I recommend implementing this as a target-specific DAG combine optimization. We already have target-specific DAG nodes for the relevant NEON comparison operations (ARMISD::VCEQ, etc. -- see ARMISelLowering.h) as well as the vmov (ARMISD::VMOVIMM). You just need to teach the DAG combiner how to fold them together. Here's what you need to do (all of this code is in ARMISelLowering.cpp):

0. (You don't actually need to do anything, but I'm just mentioning it FYI.) For selection DAG nodes that are not target-specific, you need to inform the DAG combiner that you want to do some target-specific combining. Look for calls to setTargetDAGCombine() for examples of this. For this case, the relevant nodes are all target-specific, so the DAG combiner will call the target-specific combining hook anyway.

1. Add the ARMISD::VCEQ etc. nodes to the switch in ARMTargetLowering::PerformDAGCombine.

2. Add a function to be called for those comparisons that checks if one operand is an ARMISD::VMOVIMM node with an immediate of zero.

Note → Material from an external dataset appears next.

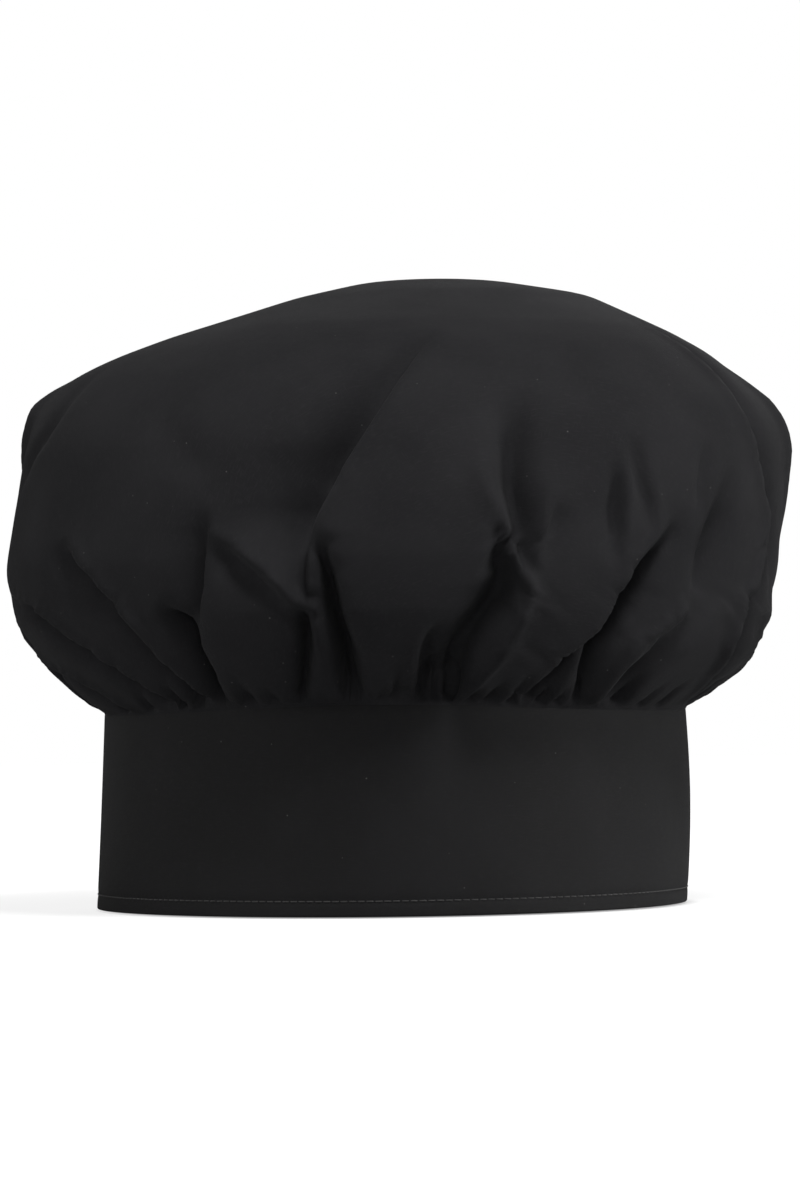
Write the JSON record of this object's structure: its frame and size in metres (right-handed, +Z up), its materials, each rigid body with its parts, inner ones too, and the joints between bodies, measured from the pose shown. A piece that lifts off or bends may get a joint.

Note for future reference that the actual operand of VMOVIMM is an encoded value that represents one of the possible vector immediates for the "one register plus a modified immediate" format. In this case it doesn't matter because the canonical encoding of a zero vector is just zero. When you find that case, use DAG.getNode() to return a new node for the compare against zero operation. The PerformShiftCombine function is a fairly simple example of what needs to be done (although it's doing a completely different combination).

3. Write a testcase and make sure it works.

Thanks for offering to work on this!

Hi Bob,

I thought so... I'll get cracked and see if I can generate some simple tests.

Thank you very much for the detailed explanation!

cheers,
--renato

Is this related to Owen's patch r118453?

Evan

Is this related to Owen's patch r118453?

Oh, yes, it is indeed. I had forgotten about that already. Renato, this ought to be working already. Maybe you have an older version?

Bingo! Just updated and it's working now.

Thanks anyway.

--renato